Una de aquellas tardes, ya en territorio palentino, mi compañero se fue hacia Cantabria y yo quedé solo. Caminé hasta una cabaña de piedra al abrigo de la montaña. Había pasado mucho tiempo allí en años anteriores, vivido días enteros, visto correr lentamente muchas noches en el interior de la casetilla acompañado únicamente por la luz cálida del fuego. Aquella tarde el cansancio de los días pasados en el monte me venció e hice la siesta tumbado al sol de primavera en el poyo junto a la puerta. Durante el sueño se apoderó de mi una leve inquietud, esa sensación de sentirse observado en un lugar solitario que también tienen los animales. Ese sexto sentido que creo sólo se desarrolla cuando se tienen botas muy machacadas.
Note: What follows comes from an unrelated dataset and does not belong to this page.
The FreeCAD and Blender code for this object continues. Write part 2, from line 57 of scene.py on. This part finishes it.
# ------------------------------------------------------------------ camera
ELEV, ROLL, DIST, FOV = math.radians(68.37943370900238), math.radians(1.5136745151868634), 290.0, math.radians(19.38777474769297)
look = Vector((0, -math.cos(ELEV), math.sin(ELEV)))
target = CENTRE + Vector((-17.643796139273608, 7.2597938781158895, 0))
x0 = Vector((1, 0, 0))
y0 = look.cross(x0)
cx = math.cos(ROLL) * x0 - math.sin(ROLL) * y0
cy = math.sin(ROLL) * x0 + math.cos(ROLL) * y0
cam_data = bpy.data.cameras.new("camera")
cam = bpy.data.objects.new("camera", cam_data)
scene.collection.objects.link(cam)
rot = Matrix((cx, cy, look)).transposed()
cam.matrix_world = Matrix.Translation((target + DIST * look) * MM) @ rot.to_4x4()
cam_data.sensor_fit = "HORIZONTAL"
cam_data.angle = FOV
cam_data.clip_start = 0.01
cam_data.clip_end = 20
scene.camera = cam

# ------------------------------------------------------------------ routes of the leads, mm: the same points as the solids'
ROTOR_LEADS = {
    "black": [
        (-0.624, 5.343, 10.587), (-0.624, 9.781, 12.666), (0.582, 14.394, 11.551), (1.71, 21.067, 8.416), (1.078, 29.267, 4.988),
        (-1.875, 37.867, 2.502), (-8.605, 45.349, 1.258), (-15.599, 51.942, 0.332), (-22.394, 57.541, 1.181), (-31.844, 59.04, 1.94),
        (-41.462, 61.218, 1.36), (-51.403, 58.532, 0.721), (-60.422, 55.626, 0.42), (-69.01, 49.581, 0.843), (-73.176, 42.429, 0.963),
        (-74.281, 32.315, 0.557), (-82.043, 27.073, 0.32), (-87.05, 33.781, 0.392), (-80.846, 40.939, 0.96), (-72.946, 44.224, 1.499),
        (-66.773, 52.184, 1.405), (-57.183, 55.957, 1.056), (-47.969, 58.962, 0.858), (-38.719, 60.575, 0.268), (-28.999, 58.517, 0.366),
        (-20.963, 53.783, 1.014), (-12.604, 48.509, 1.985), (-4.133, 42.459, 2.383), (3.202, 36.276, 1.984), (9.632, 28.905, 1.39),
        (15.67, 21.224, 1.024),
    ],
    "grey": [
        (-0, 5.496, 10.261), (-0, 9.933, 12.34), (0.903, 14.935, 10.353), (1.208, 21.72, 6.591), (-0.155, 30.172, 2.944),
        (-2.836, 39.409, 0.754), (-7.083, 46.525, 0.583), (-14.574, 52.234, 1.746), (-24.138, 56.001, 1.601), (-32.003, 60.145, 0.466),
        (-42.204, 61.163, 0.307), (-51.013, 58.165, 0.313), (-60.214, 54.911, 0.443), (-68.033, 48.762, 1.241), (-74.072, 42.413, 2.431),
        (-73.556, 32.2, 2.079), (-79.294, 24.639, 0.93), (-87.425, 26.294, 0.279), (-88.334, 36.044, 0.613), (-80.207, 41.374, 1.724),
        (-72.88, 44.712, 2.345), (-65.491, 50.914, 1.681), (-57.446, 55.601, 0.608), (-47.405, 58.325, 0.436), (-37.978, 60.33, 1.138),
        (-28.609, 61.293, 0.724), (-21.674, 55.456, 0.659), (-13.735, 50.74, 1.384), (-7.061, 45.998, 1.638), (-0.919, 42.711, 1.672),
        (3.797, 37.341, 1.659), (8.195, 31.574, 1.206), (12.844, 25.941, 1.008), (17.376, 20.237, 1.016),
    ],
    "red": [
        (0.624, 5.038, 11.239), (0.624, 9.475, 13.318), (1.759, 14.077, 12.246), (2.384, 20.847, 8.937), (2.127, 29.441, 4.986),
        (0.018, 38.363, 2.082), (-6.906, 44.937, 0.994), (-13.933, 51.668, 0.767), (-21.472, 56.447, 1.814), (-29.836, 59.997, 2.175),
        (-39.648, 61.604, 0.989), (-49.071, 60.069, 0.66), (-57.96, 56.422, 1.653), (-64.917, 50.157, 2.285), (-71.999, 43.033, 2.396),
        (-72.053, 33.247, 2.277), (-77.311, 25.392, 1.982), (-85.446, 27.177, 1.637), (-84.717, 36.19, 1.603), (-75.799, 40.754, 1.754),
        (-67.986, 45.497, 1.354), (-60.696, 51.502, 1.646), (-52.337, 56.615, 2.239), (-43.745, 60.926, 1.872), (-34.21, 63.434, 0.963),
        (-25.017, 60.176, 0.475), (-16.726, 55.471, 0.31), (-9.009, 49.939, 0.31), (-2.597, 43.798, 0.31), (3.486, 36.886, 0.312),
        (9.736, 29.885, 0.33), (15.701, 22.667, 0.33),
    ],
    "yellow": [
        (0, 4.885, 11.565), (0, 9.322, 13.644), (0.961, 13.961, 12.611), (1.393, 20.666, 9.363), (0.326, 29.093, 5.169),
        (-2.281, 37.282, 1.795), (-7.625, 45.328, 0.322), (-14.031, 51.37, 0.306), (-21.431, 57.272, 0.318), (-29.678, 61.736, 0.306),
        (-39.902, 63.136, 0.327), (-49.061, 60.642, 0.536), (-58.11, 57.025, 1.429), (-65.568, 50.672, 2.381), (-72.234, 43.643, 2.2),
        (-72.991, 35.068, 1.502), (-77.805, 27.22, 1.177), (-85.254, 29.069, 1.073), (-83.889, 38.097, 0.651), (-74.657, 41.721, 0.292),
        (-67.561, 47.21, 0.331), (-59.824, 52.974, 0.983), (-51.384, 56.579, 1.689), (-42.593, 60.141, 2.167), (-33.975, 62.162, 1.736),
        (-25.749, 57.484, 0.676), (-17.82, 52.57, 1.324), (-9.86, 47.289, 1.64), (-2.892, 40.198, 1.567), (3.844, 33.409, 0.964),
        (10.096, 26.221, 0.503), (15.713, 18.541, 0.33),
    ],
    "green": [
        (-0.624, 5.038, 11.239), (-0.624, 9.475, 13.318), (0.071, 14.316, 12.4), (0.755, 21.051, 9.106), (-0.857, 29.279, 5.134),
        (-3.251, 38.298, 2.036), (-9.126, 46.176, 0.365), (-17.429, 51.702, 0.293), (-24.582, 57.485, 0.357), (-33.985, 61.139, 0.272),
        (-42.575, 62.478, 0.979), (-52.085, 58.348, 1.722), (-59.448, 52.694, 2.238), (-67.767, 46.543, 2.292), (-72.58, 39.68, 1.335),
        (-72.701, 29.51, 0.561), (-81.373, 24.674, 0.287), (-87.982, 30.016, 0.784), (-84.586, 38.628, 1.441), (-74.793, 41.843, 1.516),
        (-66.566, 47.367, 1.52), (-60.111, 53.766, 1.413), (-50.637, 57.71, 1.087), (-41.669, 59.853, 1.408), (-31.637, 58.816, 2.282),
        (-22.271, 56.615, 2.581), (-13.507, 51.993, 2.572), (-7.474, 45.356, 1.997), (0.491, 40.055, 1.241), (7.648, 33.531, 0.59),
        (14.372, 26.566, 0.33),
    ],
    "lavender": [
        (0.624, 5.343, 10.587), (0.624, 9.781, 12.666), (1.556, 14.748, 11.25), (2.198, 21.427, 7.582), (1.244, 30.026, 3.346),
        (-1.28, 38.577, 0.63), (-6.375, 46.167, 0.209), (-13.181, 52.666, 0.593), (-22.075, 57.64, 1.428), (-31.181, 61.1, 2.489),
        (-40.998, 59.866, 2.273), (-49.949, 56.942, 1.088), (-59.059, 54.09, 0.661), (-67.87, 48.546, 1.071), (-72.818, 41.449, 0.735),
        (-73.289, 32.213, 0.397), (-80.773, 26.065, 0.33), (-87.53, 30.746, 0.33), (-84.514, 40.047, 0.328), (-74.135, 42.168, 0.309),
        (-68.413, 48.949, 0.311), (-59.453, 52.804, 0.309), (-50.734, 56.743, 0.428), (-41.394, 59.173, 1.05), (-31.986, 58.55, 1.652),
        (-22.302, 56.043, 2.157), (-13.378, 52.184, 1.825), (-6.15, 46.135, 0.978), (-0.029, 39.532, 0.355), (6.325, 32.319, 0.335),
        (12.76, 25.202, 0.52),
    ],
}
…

Abrí los ojos y a mi lado saltó uno de los zorros más hermosos que había visto nunca: el animal conservaba un espeso pelaje de invierno, un pelaje grisáceo y esponjoso de zorro carbonero. Miró unos instantes para confirmar que aquel humano realmente se estaba moviendo. Nuestros ojos se cruzaron durante unos segundos bellos como la eternidad. Después desapareció como un susurro.
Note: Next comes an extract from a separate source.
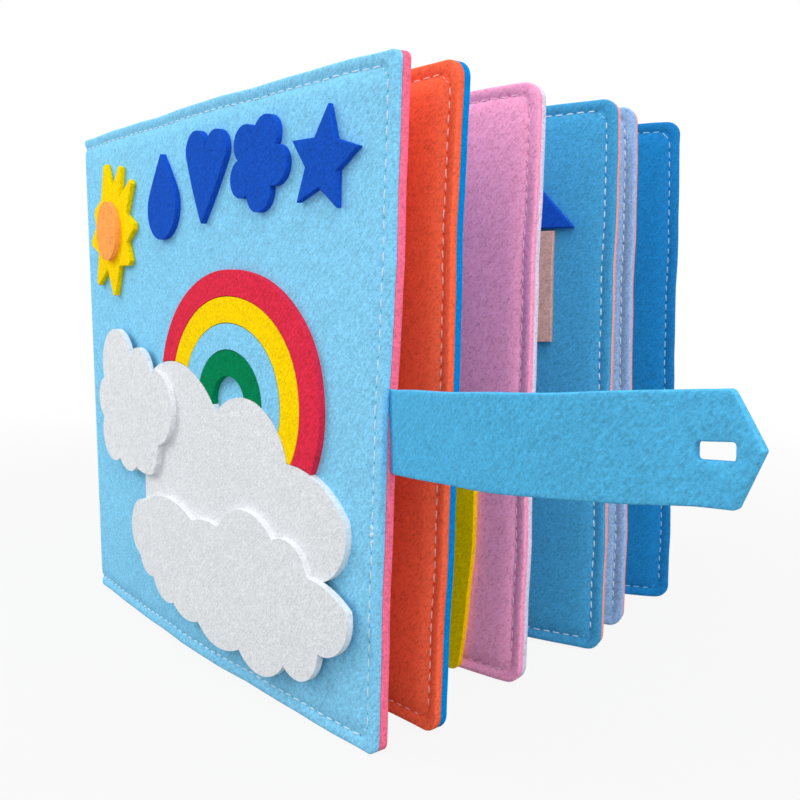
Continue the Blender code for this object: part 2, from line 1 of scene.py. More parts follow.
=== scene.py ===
# %% [markdown]
# # A felt quiet book, standing open
# A quiet book is a soft first toy: stiff felt covers, felt pages sewn in pairs, and felt shapes on
# them. The plain solids of one such book come in as a fixed frame. This lesson dresses them the way
# a maker works: each sheet is cut flat on the table, sewn, bent, and only then stood up.

import json
import math
from collections import namedtuple

import bmesh
import bpy
import numpy as np
from mathutils import Matrix, Quaternion, Vector


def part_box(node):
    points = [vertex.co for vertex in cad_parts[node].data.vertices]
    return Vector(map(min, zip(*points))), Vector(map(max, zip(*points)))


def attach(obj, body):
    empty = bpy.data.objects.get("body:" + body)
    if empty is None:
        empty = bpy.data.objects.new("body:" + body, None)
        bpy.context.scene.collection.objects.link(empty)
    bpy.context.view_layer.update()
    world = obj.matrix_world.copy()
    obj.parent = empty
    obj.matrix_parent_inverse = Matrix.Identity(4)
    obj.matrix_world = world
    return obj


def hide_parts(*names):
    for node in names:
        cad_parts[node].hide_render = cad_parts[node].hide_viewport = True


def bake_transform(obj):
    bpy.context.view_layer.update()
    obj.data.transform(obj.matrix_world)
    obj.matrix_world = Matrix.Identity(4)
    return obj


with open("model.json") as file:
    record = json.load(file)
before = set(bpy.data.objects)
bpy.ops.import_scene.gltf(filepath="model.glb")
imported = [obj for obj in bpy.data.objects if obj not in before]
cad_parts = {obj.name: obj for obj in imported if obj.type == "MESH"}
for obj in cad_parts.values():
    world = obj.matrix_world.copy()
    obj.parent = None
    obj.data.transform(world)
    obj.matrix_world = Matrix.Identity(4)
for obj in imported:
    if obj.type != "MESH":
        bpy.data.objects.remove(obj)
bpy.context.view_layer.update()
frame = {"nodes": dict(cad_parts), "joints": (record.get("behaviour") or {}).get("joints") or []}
MM = 0.001

# %% [markdown]
# ## Where the camera stood
# The book was photographed from just in front of its fore edges, so near that the front cover grows
# towards the viewer. A camera set close, with a normal lens, gives the same strong perspective. Its
# small shift only frames the book as the photograph does.

# %% Camera
CAMERA_PLACE = (-0.16935, -0.45093, 0.14195)
CAMERA_AZIMUTH = math.radians(31.56)
CAMERA_PITCH = math.radians(6.026)
CAMERA_ROLL = math.radians(-0.671)
CAMERA_LENS = 42.71
CAMERA_SHIFT = (0.0524, -0.0174)


def add_camera():
    bpy.ops.object.camera_add(location=CAMERA_PLACE)
    camera = bpy.context.active_object
    level = Vector((math.sin(CAMERA_AZIMUTH), math.cos(CAMERA_AZIMUTH), 0)) * math.cos(CAMERA_PITCH)
    look = level - Vector((0, 0, math.sin(CAMERA_PITCH)))
    aim = look.to_track_quat("-Z", "Y") @ Quaternion((0, 0, 1), CAMERA_ROLL)
    camera.rotation_euler = aim.to_euler()
    camera.data.lens = CAMERA_LENS
    camera.data.shift_x, camera.data.shift_y = CAMERA_SHIFT
    bpy.context.scene.camera = camera
    return camera


camera = add_camera()
print("camera at", CAMERA_PLACE, "with a", CAMERA_LENS, "mm lens")

# %% [markdown]
# ## Reading the fan from the frame
# A cover or a page is a leaf: it turns on an upright line at the spine and runs away from it in a
# straight line. A leaf's flat layout has x away from the hinge, y up and z towards the front cover's
# side. Where a leaf folds out of the spine, its path is a straight, an arc and a straight, so one
# rule can fold any flat point of it. The rule is written once and used for cloth, shapes and thread.

# %% Leaves and how they fold
joints = {joint["name"]: joint for joint in frame["joints"]}
Leaf = namedtuple("Leaf", "body hinge start heading reach bow lean twist growth wave")

COVER_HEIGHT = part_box("front_cover_outer")[1].z
SPINE_HEADING = {"front": -math.pi, "back": 0.0}
FOLD_REACH = 5.0 * MM


def hinge_of(joint):
    return np.array(joints[joint]["pos_m"][:2])


def heading_of(node):
    """The way a flat upright solid runs from the spine: the long axis of its plan."""
    plan = np.array([vertex.co[:2] for vertex in frame["nodes"][node].data.vertices])
    plan = np.unique(np.round(plan, 6), axis=0)
    along = np.linalg.eigh(np.cov((plan - plan.mean(0)).T))[1][:, 1]
    along = -along if along[1] > 0 else along
    return math.atan2(along[1], along[0])


def ahead(angle):
    return np.stack([np.cos(angle), np.sin(angle)], -1)


def left_of(angle):
    return np.stack([-np.sin(angle), np.cos(angle)], -1)


def placed(leaf, flat):
    """World places of flat points, with the leaf folded at its hinge and stood up."""
    turn = leaf.heading - leaf.start
    side = math.copysign(1, turn)
    radius = leaf.reach / math.tan(abs(turn) / 2) if leaf.reach else 0.0
    arc = radius * abs(turn)
    first = leaf.reach - arc
    share = np.clip((flat[:, 0] - first) / arc, 0, 1) if arc else np.ones(len(flat))
    angle = leaf.start + turn * share
    centre = leaf.hinge - leaf.reach * ahead(leaf.start) + side * radius * left_of(leaf.start)
    path = centre - side * radius * left_of(angle) if arc else leaf.hinge + 0 * ahead(angle)
    path = path + (flat[:, 0] - first - arc * share)[:, None] * ahead(angle)
    path = path - flat[:, 2][:, None] * left_of(angle)
    return np.column_stack([path, flat[:, 1]])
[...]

Cuando quedaba un par de horas de oscuridad me aposté a unos cien metros de la cabaña. Sabía que el zorro iba a volver para husmear entre los restos de mi merienda de pan y queso. Me senté bajo un maíllo y cubierto con una red mimética esperé al animal. Pasaron varios venados. Un azor, el pirata de la espesura, sobrevoló el prado frente a la cabaña. Al cabo de una hora apareció el zorro. Husmeó el poyo donde había estado durmiendo y devoró las migas que había dejado. Saltó sobre una lagartija que se escondió entre las piedras. Rodeó el refugio de vaqueros varias veces, caminando como un equilibrista sobre los muros del corral, deslizándose entre los maderos, investigando centímetro a centímetro la puerta. Cuando pareció convencido de que allí no quedaba nada más que ver, y se marchaba atravesando el prado verde, se detuvo. Le atacó esa misma sensación del que se sabe observado que yo tuve con él horas antes. Se sentó sobre sus cuartos traseros y miró, sin fallo, hacia donde yo estaba. No me había movido lo más mínimo y tenía el viento a favor. Sus agudos sentidos de proscrito no habían podido avisarle. Había sido aquel sexto sentido, que por medio de alguna mágica virtud de la Naturaleza, pudimos compartir.